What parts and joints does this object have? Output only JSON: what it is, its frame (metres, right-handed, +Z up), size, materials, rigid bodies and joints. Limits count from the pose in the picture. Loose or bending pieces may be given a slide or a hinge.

...

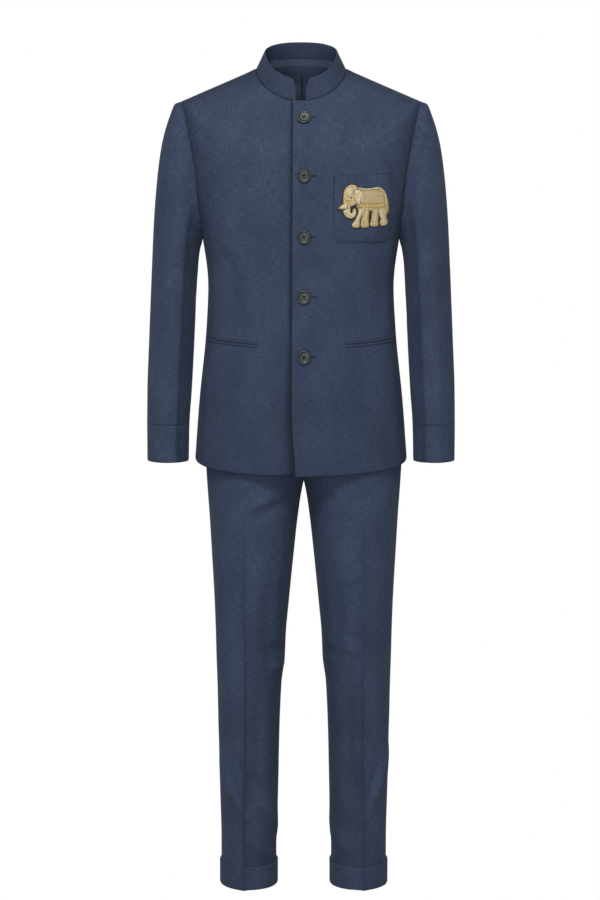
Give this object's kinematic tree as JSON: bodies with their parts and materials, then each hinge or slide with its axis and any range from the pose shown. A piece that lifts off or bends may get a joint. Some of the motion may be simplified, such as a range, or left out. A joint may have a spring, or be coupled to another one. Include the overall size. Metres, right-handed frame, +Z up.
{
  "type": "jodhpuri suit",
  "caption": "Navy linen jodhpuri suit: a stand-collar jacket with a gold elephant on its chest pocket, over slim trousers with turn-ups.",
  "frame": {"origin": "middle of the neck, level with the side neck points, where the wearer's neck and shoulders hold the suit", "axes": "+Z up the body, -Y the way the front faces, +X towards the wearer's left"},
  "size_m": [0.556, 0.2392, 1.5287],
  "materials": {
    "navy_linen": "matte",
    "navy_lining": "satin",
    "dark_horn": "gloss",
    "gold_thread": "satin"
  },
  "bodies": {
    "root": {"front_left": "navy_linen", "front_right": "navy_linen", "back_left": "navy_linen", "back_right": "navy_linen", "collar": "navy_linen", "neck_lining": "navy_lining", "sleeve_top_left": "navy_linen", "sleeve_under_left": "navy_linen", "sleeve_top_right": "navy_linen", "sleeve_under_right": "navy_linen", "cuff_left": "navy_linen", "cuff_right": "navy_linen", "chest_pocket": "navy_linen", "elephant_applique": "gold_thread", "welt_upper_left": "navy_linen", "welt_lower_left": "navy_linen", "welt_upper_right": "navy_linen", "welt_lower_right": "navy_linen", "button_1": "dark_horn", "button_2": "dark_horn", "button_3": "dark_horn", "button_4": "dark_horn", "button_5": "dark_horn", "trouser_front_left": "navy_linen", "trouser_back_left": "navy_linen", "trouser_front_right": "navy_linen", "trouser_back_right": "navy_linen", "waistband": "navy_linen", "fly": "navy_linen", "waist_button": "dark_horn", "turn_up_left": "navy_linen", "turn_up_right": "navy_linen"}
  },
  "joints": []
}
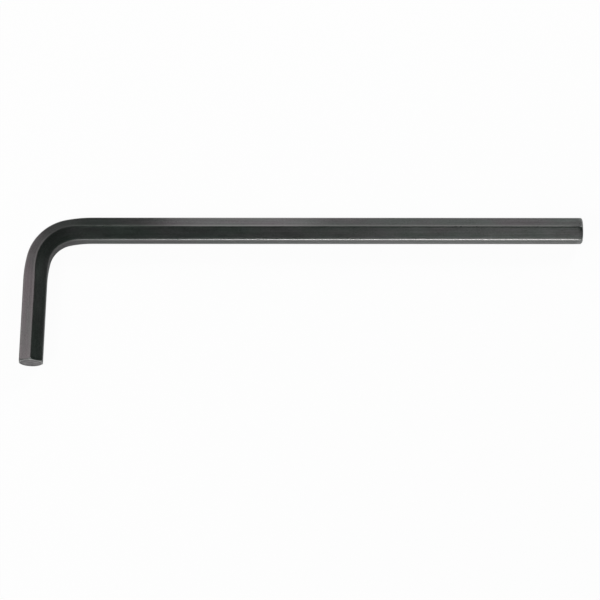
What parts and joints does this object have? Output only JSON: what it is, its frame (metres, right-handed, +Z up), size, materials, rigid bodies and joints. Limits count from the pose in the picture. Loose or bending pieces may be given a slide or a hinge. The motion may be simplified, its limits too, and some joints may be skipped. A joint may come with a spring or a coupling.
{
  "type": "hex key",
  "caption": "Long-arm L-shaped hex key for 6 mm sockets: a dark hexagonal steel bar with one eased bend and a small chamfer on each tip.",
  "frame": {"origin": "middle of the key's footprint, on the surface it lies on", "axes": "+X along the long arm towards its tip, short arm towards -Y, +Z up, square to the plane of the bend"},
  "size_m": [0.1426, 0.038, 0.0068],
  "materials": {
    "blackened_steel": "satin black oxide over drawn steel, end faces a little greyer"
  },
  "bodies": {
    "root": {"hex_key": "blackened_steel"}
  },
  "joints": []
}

Written exercise →
State how many lines in the records above contain the word "each", and give only that number.

Solved problem →
2